Financials often act like the TSX’s engine because banks and insurers carry heavy weight in the Canadian benchmark. When oil falls because geopolitical risk is easing, bond yields can also retreat as inflation fears cool. That matters for lenders because the market starts to price a less punishing rate environment, potentially improving sentiment around credit, mortgages, capital markets activity, and loan-loss expectations.

The pattern showed up earlier in the week when Reuters reported that financials rose 1.9% during a broad TSX rally. The sector was described as the most heavily weighted area of the index by far, and major banks gained ahead of quarterly results. For Bay Street, that is why the peace headline was bigger than energy alone. A lower-oil, lower-yield setup can put the focus back on Canada’s banks, which remain central to index direction.

Inflation Anxiety Eased, but It Did Not Disappear

Canada’s inflation backdrop explains why investors reacted so quickly. Statistics Canada reported that annual CPI rose to 2.8% in April, up from 2.4% in March, with gasoline prices rising 28.6% year over year. Transportation prices were up 7.6%, and energy prices rose 19.2%. Those numbers made the Iran conflict feel less distant for Canadian households because global oil shocks were already showing up at the pump.
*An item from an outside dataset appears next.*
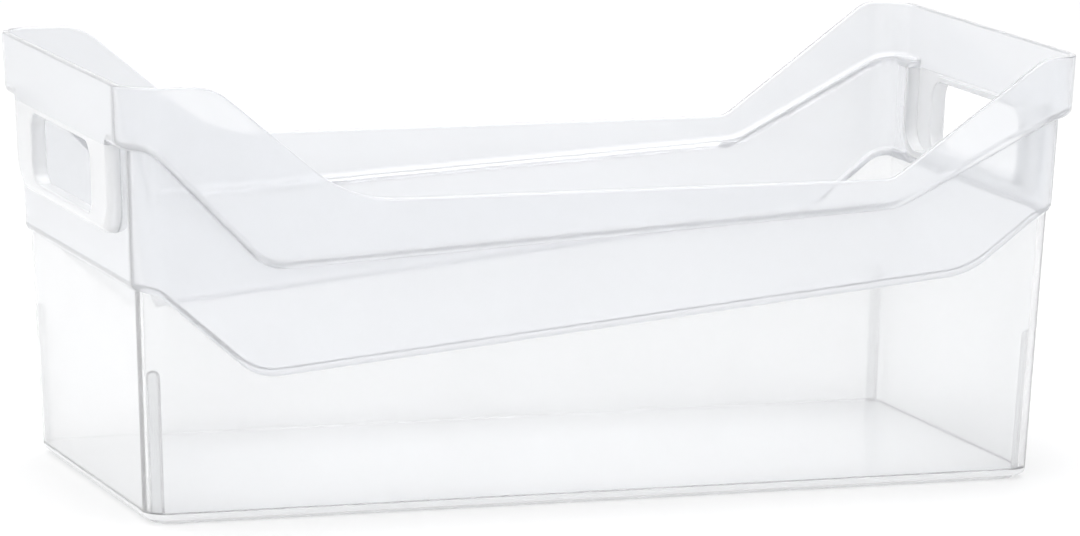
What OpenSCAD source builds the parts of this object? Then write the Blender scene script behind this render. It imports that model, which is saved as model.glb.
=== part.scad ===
// Clear bin for a fridge drawer or shelf: an open box with leaning walls that step
// outward twice, long sides that dip in the middle, and a hand-hold in each high end.
// Length along X with the pull end at -X, depth along Y, and the origin at the middle
// of the plane that the bin stands on. Every outer face is named by how far it stands
// out from the outer face of the lower walls.

/* [Overall size] */
// Outer length of the lower walls at the foot plane
base_l = 300; // [240:1:420]
// Outer depth of the lower walls at the foot plane
base_d = 141; // [125:1:220]
// Height of the two high ends above the foot plane
height = 141; // [135:0.5:190]
// Thickness of every wall
wall = 2.4; // [1.8:0.1:3]
// Lean of every wall from the vertical, in degrees
draft = 2.7; // [0.5:0.1:4]
// Outer radius of the lower walls' upright corners
corner_r = 8; // [5:0.5:10]

/* [Floor and foot] */
// Thickness of the floor
floor_t = 2.4; // [1.6:0.1:4]
// Height and width of the rounded edge where the floor meets the walls
edge_r = 2.4; // [1:0.1:4]
// Height of the foot ring under the floor
foot_h = 1.2; // [0.6:0.1:3]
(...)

Still, the inflation story was not one-sided. Excluding gasoline, CPI rose 2.0% in April, slower than the 2.2% pace in March. That gave investors a reason to believe the inflation problem was concentrated rather than broadening across the entire economy. If oil prices fall and stay lower, the Bank of Canada may face less pressure to lean hawkish. That is why a peace headline can quickly become a rates headline on Bay Street.

Hormuz Still Keeps Traders on Edge

The optimism came with an important warning: the Strait of Hormuz is not just another shipping lane. The U.S. Energy Information Administration has described it as one of the world’s most important oil chokepoints, with 2024 oil flows averaging about 20 million barrels per day. That represented roughly 20% of global petroleum liquids consumption, and the route also handled about one-fifth of global LNG trade.

Recent Reuters shipping data showed that some LNG tankers and a supertanker carrying Iraqi crude had managed to exit the strait, but traffic remained far from normal. Before the war, Reuters reported that daily passages averaged 125 to 140. The fact that only a handful of ships were moving shows why traders were careful. Peace hopes can slam oil quickly, but physical supply routes, insurance, naval risk, and port logistics may take longer to normalize.

Gold and Materials Added Another Twist

The TSX is not only banks and oil. Materials also play a major role, especially gold and copper miners. Peace hopes created an unusual setup where oil dropped while gold rose. Reuters reported that spot gold climbed more than 1% as lower oil and a weaker U.S. dollar eased fears of higher-for-longer interest rates. Gold’s move added another layer of support for Canadian mining names.

That matters because materials can sometimes offset weakness in energy. On recent rally days, Canadian mining shares helped carry the index even when crude-sensitive stocks struggled. Investors were not simply rotating away from commodities; they were sorting through which commodities benefit from the new narrative. Oil was punished by peace hopes, while gold found support from the weaker dollar and shifting rate expectations.

The Rally Had a Global Tailwind

The TSX was not moving in isolation. Global markets also rose as investors priced in lower geopolitical risk. The Associated Press reported that France’s CAC 40, Germany’s DAX, and Britain’s FTSE 100 all gained, while Japan’s Nikkei surged 2.9%. In India, Reuters reported that shares climbed to a two-week high as lower oil prices boosted risk appetite.

That global reaction matters for Canada because the TSX is highly exposed to international capital flows. When investors become more comfortable owning risk assets, Canadian equities can benefit from the same broad move lifting Europe and Asia. Bay Street’s rally was therefore not just a local oil story. It was part of a wider repricing of inflation, energy security, currencies, and central-bank expectations.

The Market Was Betting on Relief, Not Certainty

The biggest caution is that markets can move faster than diplomacy. Reuters reported that U.S. and Iranian officials played down the chances of an imminent breakthrough even after President Donald Trump said the two sides had largely negotiated a memorandum of understanding. That gap between market hope and political reality is where volatility can return quickly.

Investors have seen this pattern before. Earlier in May, fading peace hopes pushed oil higher again and helped energy stocks outperform. A few days later, renewed optimism pulled crude lower and lifted the broader TSX. That back-and-forth shows the market is not trading on a completed deal yet. It is trading on probability, and probability can change with one statement, one delay, or one shipping incident.

What Comes Next for Canadian Investors

The next test for the TSX is whether lower oil prices hold long enough to change the inflation and rate conversation. If crude stays below recent highs, investors may keep rewarding banks, consumer stocks, technology names, and other areas that benefit from calmer yields. If oil rebounds on stalled talks or renewed Hormuz tension, the TSX could swing back toward energy while the broader index faces pressure.

Canadian investors also have to watch bank earnings, bond yields, gasoline prices, and shipping data together. This is not a simple “oil down, stocks up” story. It is a tug-of-war between Canada’s resource exposure and the market’s desire for lower inflation risk. For one trading day, peace hopes gave Bay Street the upper hand. The question now is whether diplomacy can turn that relief rally into something more durable.